#### [YOUR TASK]
Write out the full listing again, exactly as it stands.

[Records with modeling code]
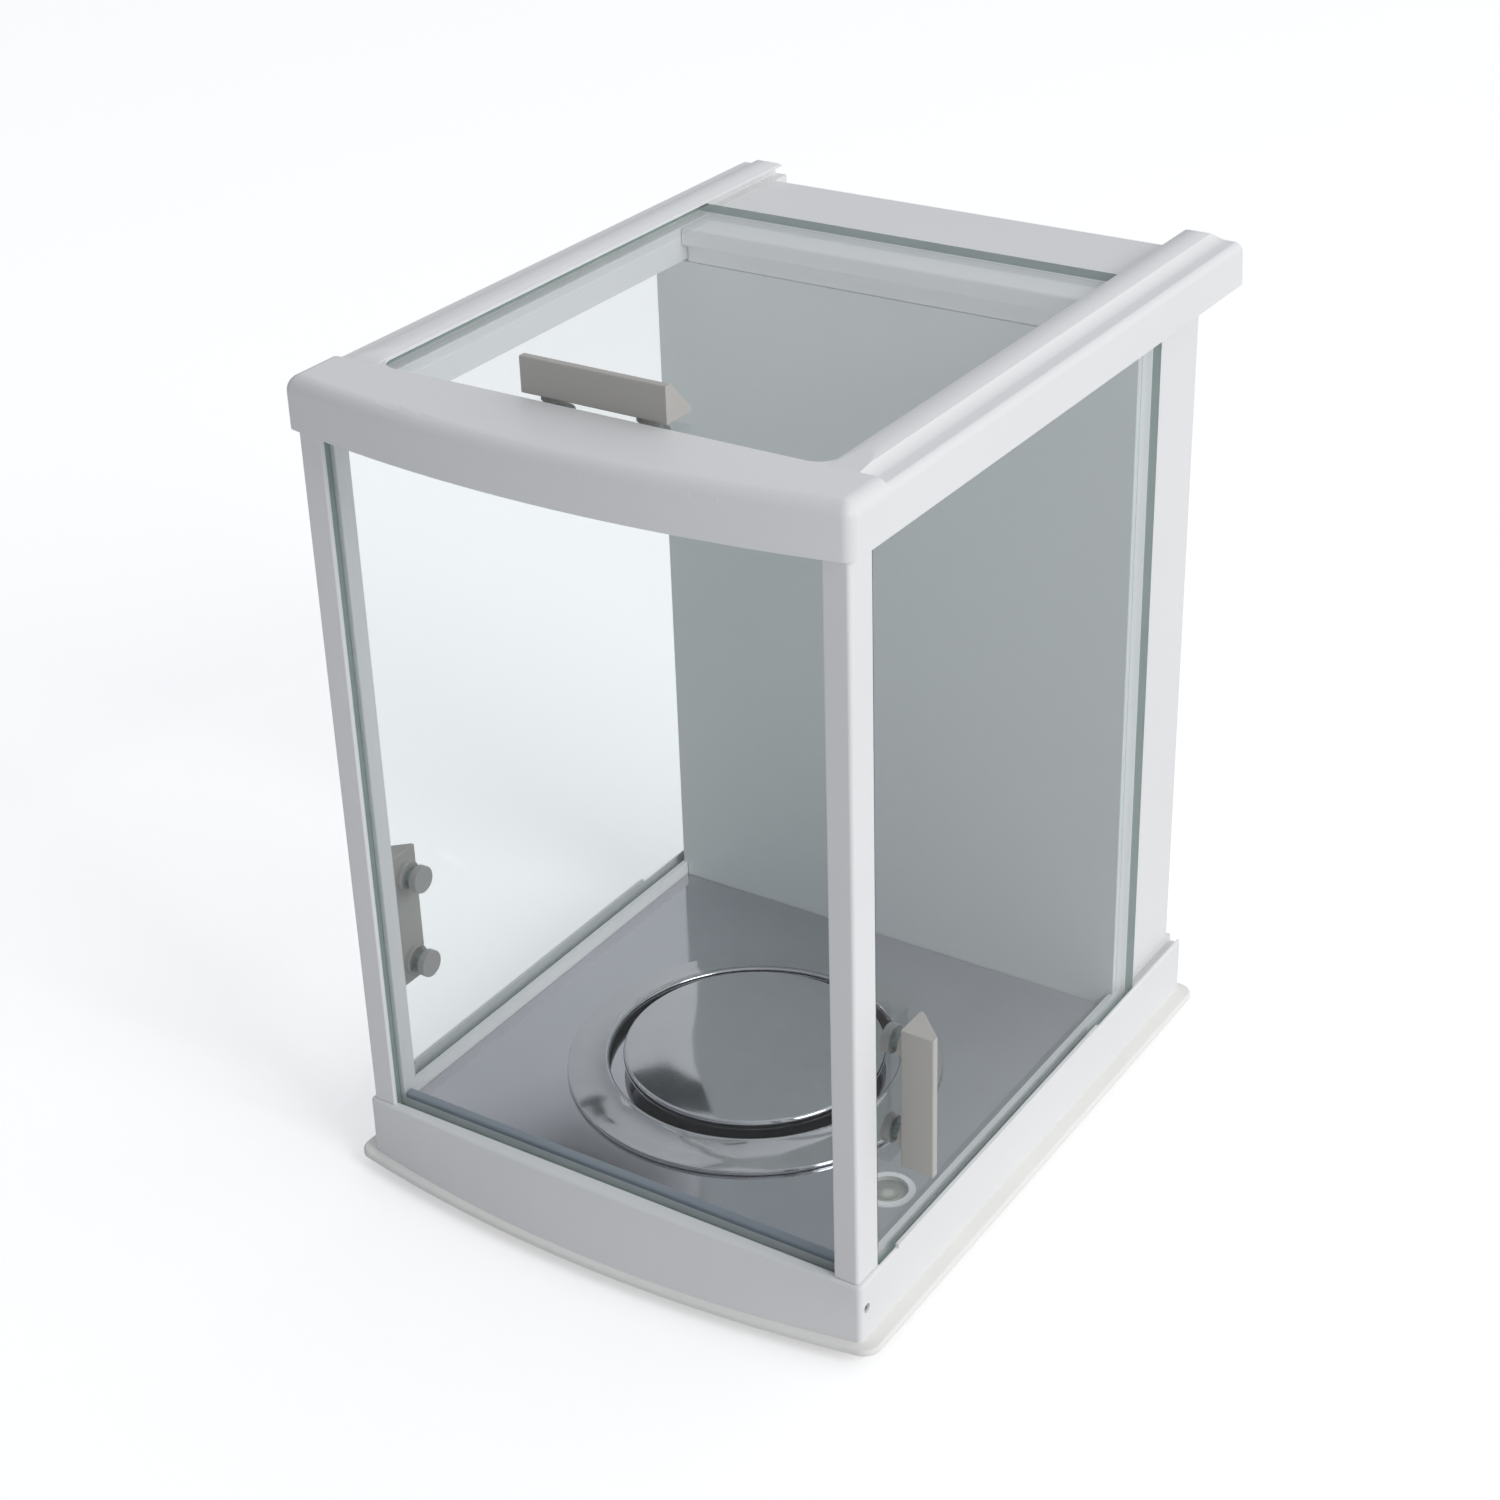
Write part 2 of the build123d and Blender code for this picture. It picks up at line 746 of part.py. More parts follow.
with BuildPart() as position_sensor:
    with BuildSketch(level(z_frame_foot)):
        with Locations((sensor_x + sensor_width / 2, lever_middle)):
            Rectangle(sensor_width, sensor_depth)
    extrude(amount=z_lever + lever_section + sensor_above - z_frame_foot)
    with BuildSketch(level(z_lever - sensor_above)):
        with Locations((sensor_x + (sensor_width - sensor_back) / 2, lever_middle)):
            Rectangle(sensor_width - sensor_back, sensor_slot)
    extrude(amount=lever_section + 2 * sensor_above, mode=Mode.SUBTRACT)
save(position_sensor.part, "position_sensor")

# ---------------------------------------------------------------- posts, front glass and its seal
post_corner = 1.2
front_glass_middle = -front_glass_face + front_glass_thickness / 2
front_groove = front_glass_thickness + 2 * slip


def make_front_post(side, name):
    """L-shaped corner post whose slot holds one upright edge of the front glass."""
    with BuildPart() as post:
        with BuildSketch(level(z_ledge)) as plan:
            with Locations((side * (post_outer - post_width / 2), -(post_front + post_rear) / 2)):
                Rectangle(post_width, post_depth)
            fillet(plan.vertices().group_by(Axis.Y)[0].sort_by(Axis.X)[0 if side < 0 else -1], post_corner)
            with Locations((side * (post_inner + (glass_bite + slip) / 2), front_glass_middle)):
                Rectangle(glass_bite + slip, front_groove, mode=Mode.SUBTRACT)
        extrude(amount=door_height)
    save(post.part, name)


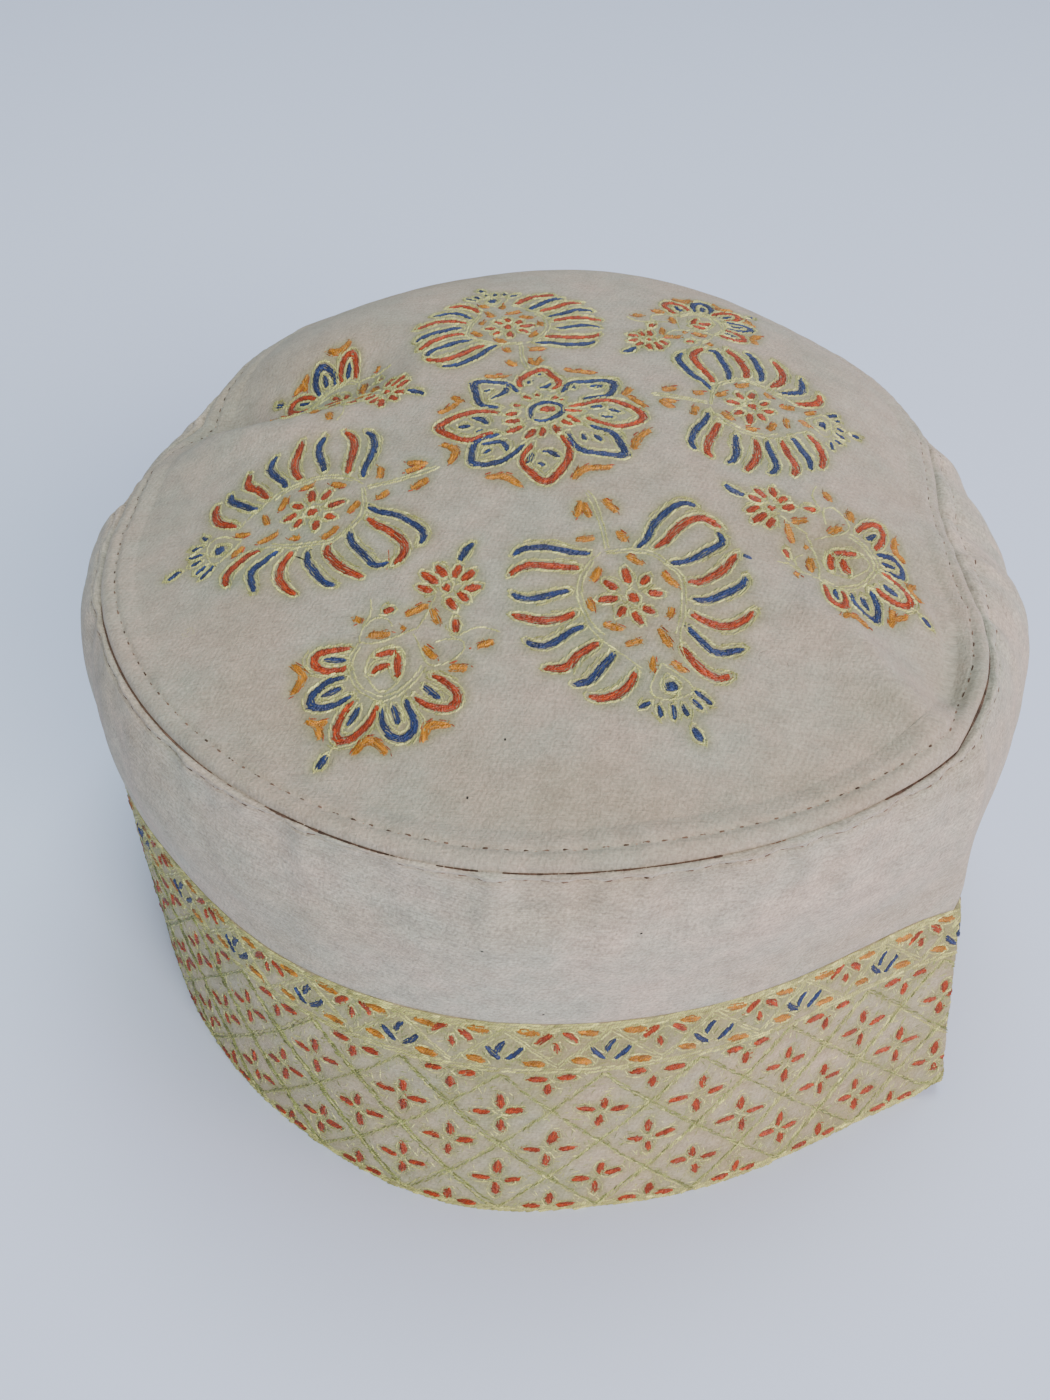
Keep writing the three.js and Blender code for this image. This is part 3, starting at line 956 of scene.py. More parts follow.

#### [EXERCISE ANSWER]
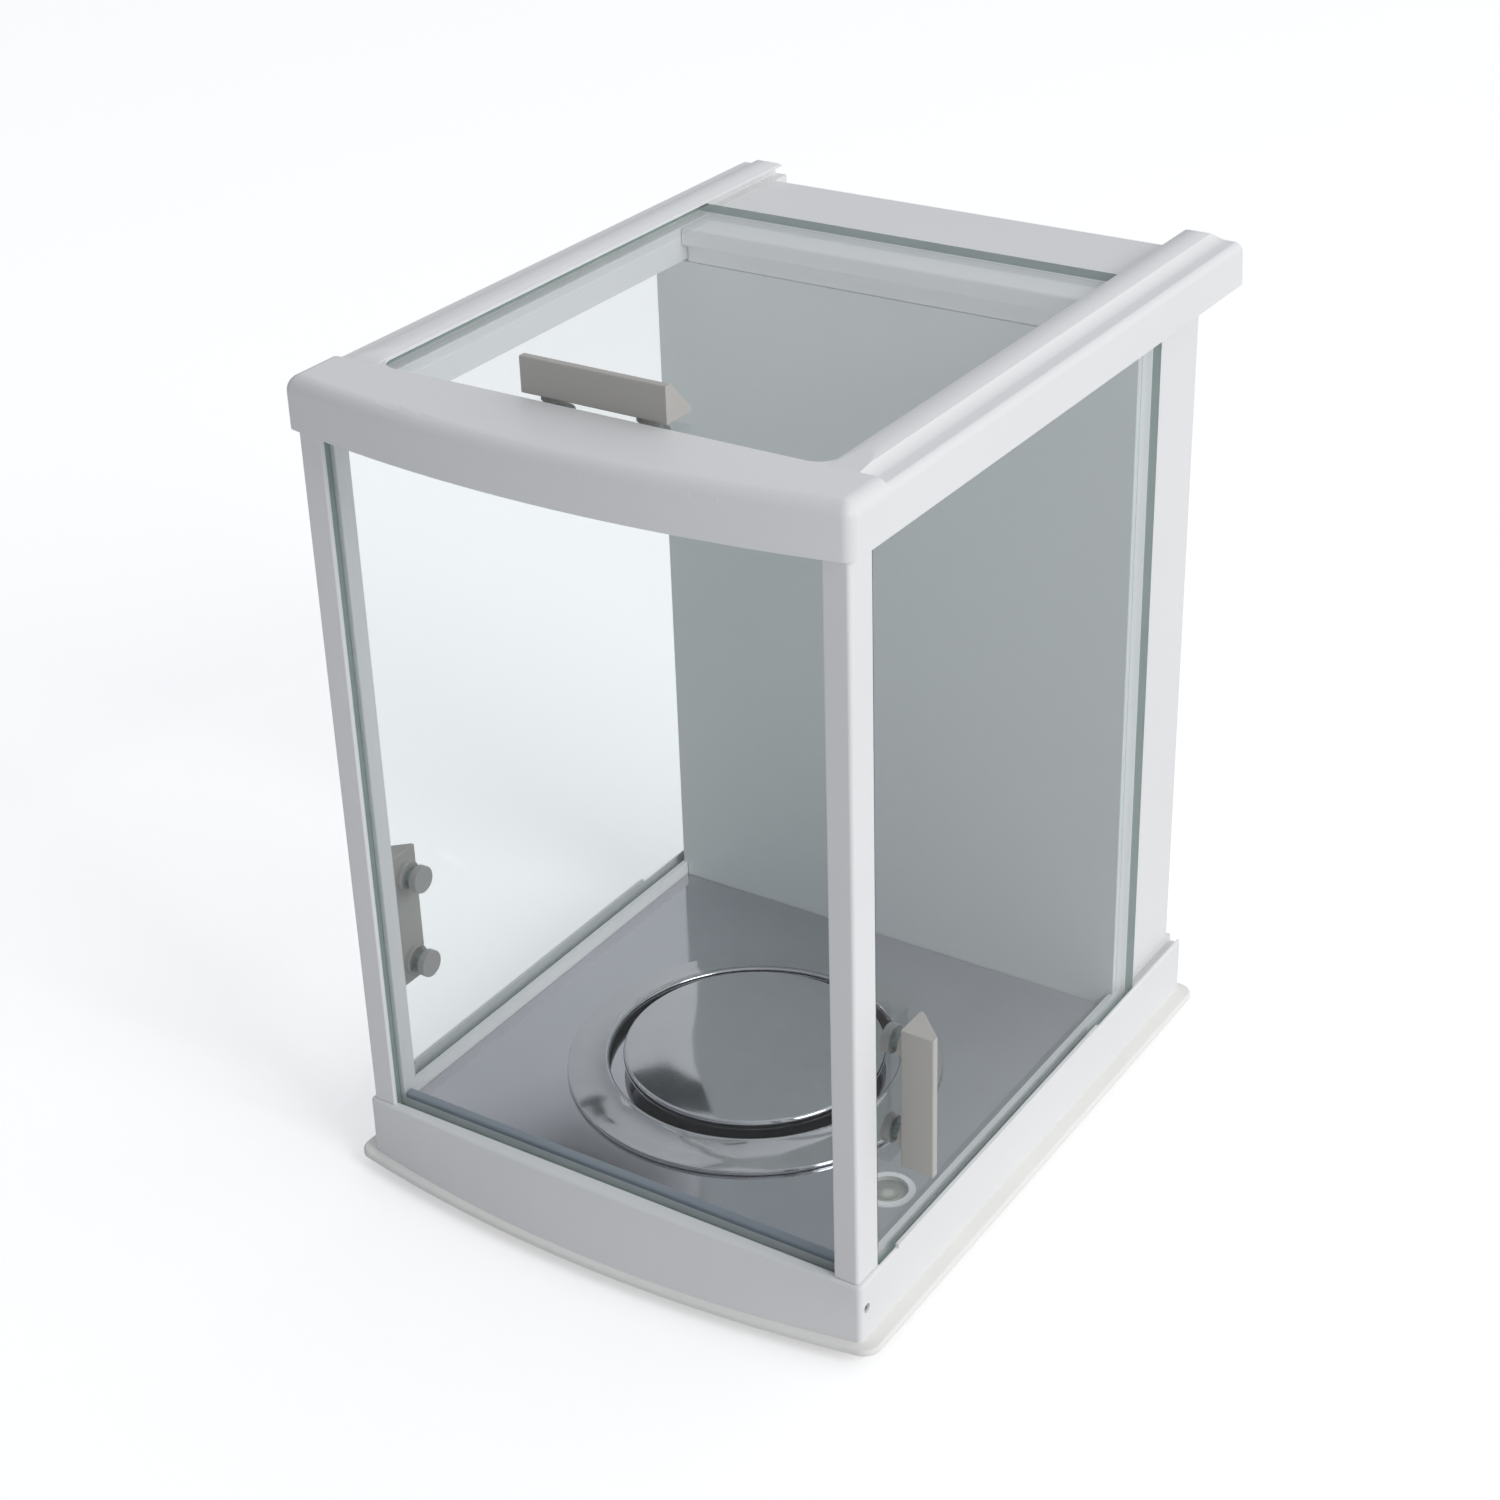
Write part 2 of the build123d and Blender code for this picture. It picks up at line 746 of part.py. More parts follow.
with BuildPart() as position_sensor:
    with BuildSketch(level(z_frame_foot)):
        with Locations((sensor_x + sensor_width / 2, lever_middle)):
            Rectangle(sensor_width, sensor_depth)
    extrude(amount=z_lever + lever_section + sensor_above - z_frame_foot)
    with BuildSketch(level(z_lever - sensor_above)):
        with Locations((sensor_x + (sensor_width - sensor_back) / 2, lever_middle)):
            Rectangle(sensor_width - sensor_back, sensor_slot)
    extrude(amount=lever_section + 2 * sensor_above, mode=Mode.SUBTRACT)
save(position_sensor.part, "position_sensor")

# ---------------------------------------------------------------- posts, front glass and its seal
post_corner = 1.2
front_glass_middle = -front_glass_face + front_glass_thickness / 2
front_groove = front_glass_thickness + 2 * slip


def make_front_post(side, name):
    """L-shaped corner post whose slot holds one upright edge of the front glass."""
    with BuildPart() as post:
        with BuildSketch(level(z_ledge)) as plan:
            with Locations((side * (post_outer - post_width / 2), -(post_front + post_rear) / 2)):
                Rectangle(post_width, post_depth)
            fillet(plan.vertices().group_by(Axis.Y)[0].sort_by(Axis.X)[0 if side < 0 else -1], post_corner)
            with Locations((side * (post_inner + (glass_bite + slip) / 2), front_glass_middle)):
                Rectangle(glass_bite + slip, front_groove, mode=Mode.SUBTRACT)
        extrude(amount=door_height)
    save(post.part, name)


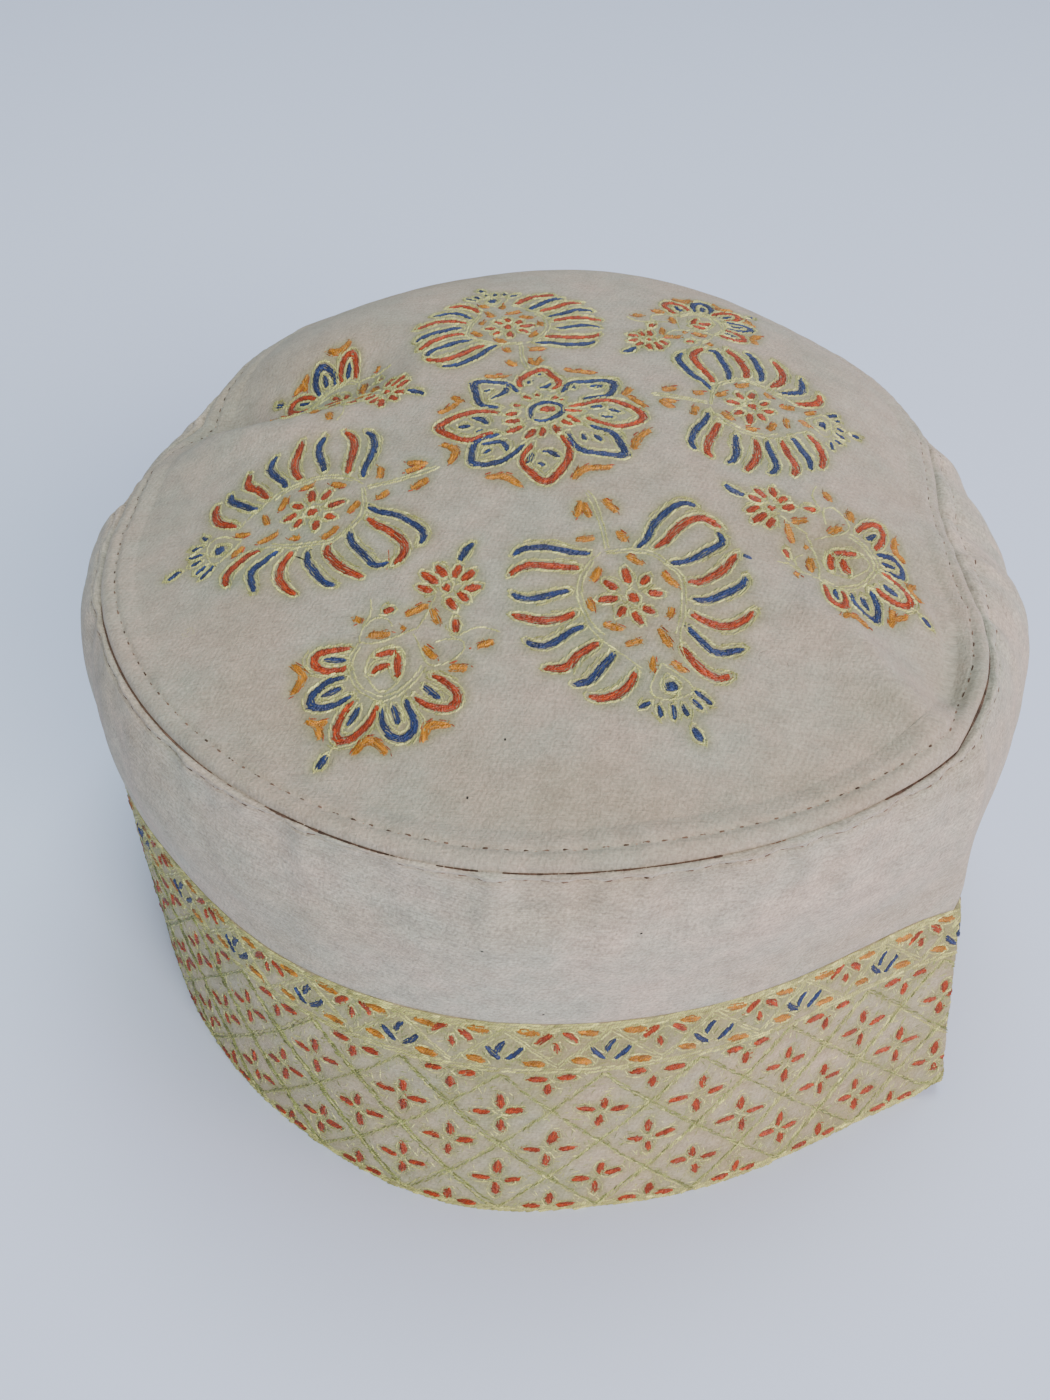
Keep writing the three.js and Blender code for this image. This is part 3, starting at line 956 of scene.py. More parts follow.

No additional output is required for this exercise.